I have had some success with /goal for long tasks that can be set up in a way that the agent can do good work for an extended period of time.

A lot of tasks aren't amenable to that, and the ones that are still need a lot of care to be set up correctly. The default vibe coded codebase won't be.

I've come to think of the activity of choosing the right technology, the right architecture, the right testing setup, the right context, and the right /goals to use as programming the agent.

How much does /goal actually help? In auto mode, I've tried using and not using /goal and I haven't felt a difference.

https://code.claude.com/docs/en/goal#how-evaluation-works

> /goal is a wrapper around a session-scoped prompt-based Stop hook. Each time Claude finishes a turn, the condition and the conversation so far are sent to your configured small fast model, which defaults to Haiku. The model returns a yes-or-no decision and a short reason. A “no” tells Claude to keep working and includes the reason as guidance for the next turn. A “yes” clears the goal and records an achieved entry in the transcript.

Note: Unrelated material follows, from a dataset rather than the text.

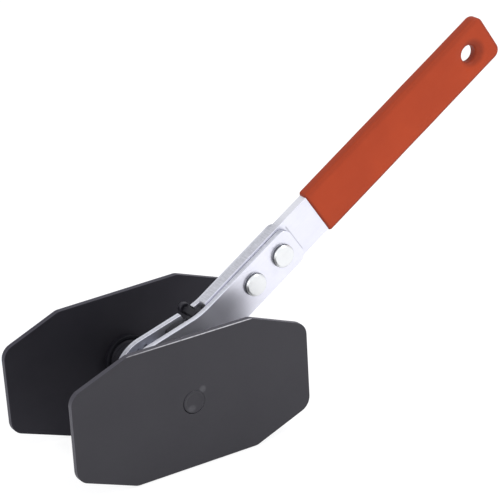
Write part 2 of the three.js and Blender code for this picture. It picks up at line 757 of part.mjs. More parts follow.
addPiece(handle, 'detent_plunger', detentPlunger(), 'spring');
addPiece(handle, 'detent_spring', detentSpring(), 'spring');

export default tool;
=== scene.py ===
"""A ratcheting brake piston spreader: two pressure plates on screws, a ratchet barrel and a handle.

Shapes are drawn in millimetres about the middle of the head (HEAD in the frame) and every mesh
is written in metres. The screws run along y: the far side is +y and the near side is -y.
Head and handle pieces are drawn in the handle's own axes (x along the handle, y along the
screws, z across the handle) and turned into the frame by HANDLE.
"""

import math
import random

import bmesh
import bpy
import numpy as np
from mathutils import Matrix, Vector, noise
from mathutils.geometry import delaunay_2d_cdt


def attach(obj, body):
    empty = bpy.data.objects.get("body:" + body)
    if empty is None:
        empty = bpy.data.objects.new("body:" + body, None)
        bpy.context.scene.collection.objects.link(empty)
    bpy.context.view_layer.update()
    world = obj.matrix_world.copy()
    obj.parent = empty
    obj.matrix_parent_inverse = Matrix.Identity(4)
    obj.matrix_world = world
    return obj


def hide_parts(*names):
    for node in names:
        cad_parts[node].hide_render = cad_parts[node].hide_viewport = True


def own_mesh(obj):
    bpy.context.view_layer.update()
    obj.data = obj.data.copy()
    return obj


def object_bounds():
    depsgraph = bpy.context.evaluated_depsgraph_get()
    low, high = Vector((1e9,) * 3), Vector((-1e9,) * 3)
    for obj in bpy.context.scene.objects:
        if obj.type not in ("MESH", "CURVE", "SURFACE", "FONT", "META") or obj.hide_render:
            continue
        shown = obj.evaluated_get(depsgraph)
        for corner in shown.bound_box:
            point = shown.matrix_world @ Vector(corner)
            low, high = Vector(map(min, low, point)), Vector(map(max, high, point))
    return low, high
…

> The evaluator runs on whichever provider your session is configured for. It does not call tools, so it can only judge what Claude has already surfaced in the conversation.

Apparently, it uses Haiku (by default) to evaluate every turn to determine if the goal has been achieved. However, it only relies on the transcript itself (including the reasoning of the main model). It can't independently verify if the goal has been achieved. So, if the main model thinks the goal is or isn't done, how often does Haiku disagree (in a productive way)? That's not clear to me.

I've mainly used the feature in codex, where I've been able to get it to work for 5 straight days (with breaks when rate limits are hit -- which was surprisingly only thrice) on a massive port.

I don't know how well it works in claude code, but I wouldn't be worried about Haiku getting it wrong and don't see a problem with it relying on the transcript. I always set these things up to maintain a checklist of subtasks to do in a file and check them off, and to always implement with red/green testing methodology, where it writes and commits failing tests, then writes the feature/fixes the bug and commits with passing tests and with an updated checklist file.

So the model should always know from the transcript whether the current task is done by whether it shows the tests passing, and it should always know if there's more tasks left from the checklist file being updated before the commit.